By Eames Yates
May 30, 2013
Lowndes County, GA
So far this week three animals in South Georgia have tested positive for Eastern Equine Encephalitis, known as EEE. Two of the animals are horses which are at the highest risk.
Edna Cooper operates Shiloh Stables. She said "You look like you've got a horse that's on drugs. I mean literally they look dizzy and to the point that they just can't get up anymore."
The virus is spread through mosquito. So far it's just been animals, but humans can catch it too. Which could lead to seizures or a coma.
Elsie Napier is the Southern Health District Deputy Director. She said "there is not a cure for EEE. The physicians will usually treat symptomatically so prevention again is the best threshold we have."
Edna Cooper's horses have never tested positive for EEE for two reasons: horse vaccinations and changing its water regularly which can often mean the difference between life and death. As for humans, it's crucial not to ignore the signs.

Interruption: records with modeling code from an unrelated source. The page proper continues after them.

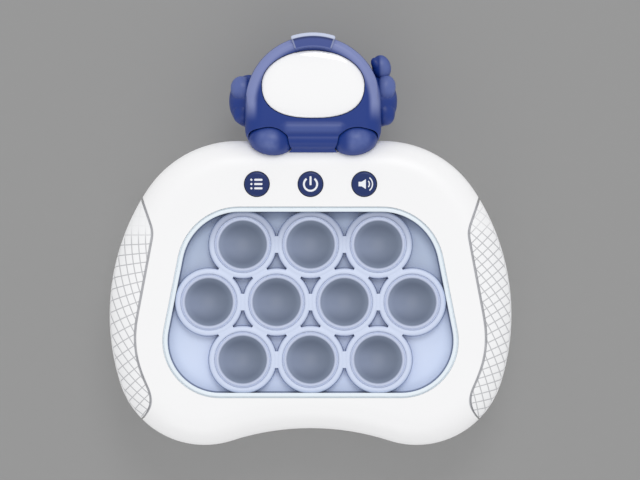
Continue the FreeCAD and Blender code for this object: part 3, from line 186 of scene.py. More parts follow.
# Each grip's grid: its rows' lean at y = 0 in radians, the change of the lean for each millimetre,
# both line spacings, the y at which it pales, and the share that it loses there
GRIP_GRID = {
    -1: (0.0206, -0.0121, 4.15, 3.0, 2.0, 0.9),
    1: (0.82, 0.00873, 3.3, 3.3, 4.0, 0.6),
}

# Helmet
HELMET_X = 1.1
HELMET_HALF = 28.8
HELMET_TOP = 85.9
DOME_Y = HELMET_TOP - HELMET_HALF
HELMET_BASE = 37.1
HELMET_BACK = 5.0
HELMET_FRONT = 42.0
HELMET_SPLIT = 24.0
HELMET_CORNER = 9.5
HELMET_ROLL = 8.0
HELMET_BACK_ROLL = 11.0
# Edges of the helmet sharper than this many degrees stay sharp
HELMET_CREASE = 50.0
# The helmet sits over the casing with this gap
SADDLE_GAP = 0.15
# Side of a cube that takes in the whole helmet
HELMET_CUBE = 100.0
# Melting of the helmet's clay: size of its cells and passes of smoothing
CLAY_CELL = 0.5
CLAY_PASSES = 5
VISOR_Y = 65.3
VISOR_HALF_WIDTH = 21.6
VISOR_HALF_HEIGHT = 14.2
VISOR_SEAT = 40.4
VISOR_RIM = 41.6
VISOR_CROWN = 1.9
VISOR_FULLNESS = 0.8
VISOR_GAP = 0.3
# Bores in the nape for the screws that join the two halves
JOINT_X = 16.0
JOINT_Y = 66.0
JOINT_Z = 4.0
JOINT_BORE = 2.3
JOINT_BORE_LENGTH = 20.0
# Rolled rim over the visor: its middle line from one end to the other, in degrees, and its ends,
# which start at a share of its thickness, swell at these rates and are sunk
RIM_RADIUS = 25.6
RIM_LEVEL = 39.9
RIM_THICK = 3.0
RIM_START = 192.0
RIM_END = -4.0
RIM_STEPS = 48
RIM_SEGMENTS = 28
RIM_END_SHARE = 0.35
RIM_SWELL = (6, 5)
RIM_END_SINK = 2.2
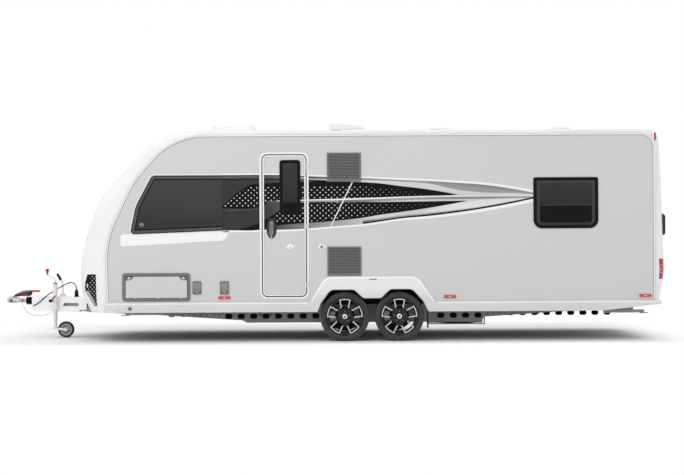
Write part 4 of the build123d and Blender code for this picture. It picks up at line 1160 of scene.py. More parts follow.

Napier went on to say "You really need to call a doctor if you begin to feel ill after being bitten by a mosquito, if you begin to develop any symptoms such as onset of sudden fever, muscle weakness, headache, those type things."
The Southern Health District emphasized checking your screens to make sure there's no holes that mosquitoes can get in. Also using Deet bug spray if you're going to be outside for a while.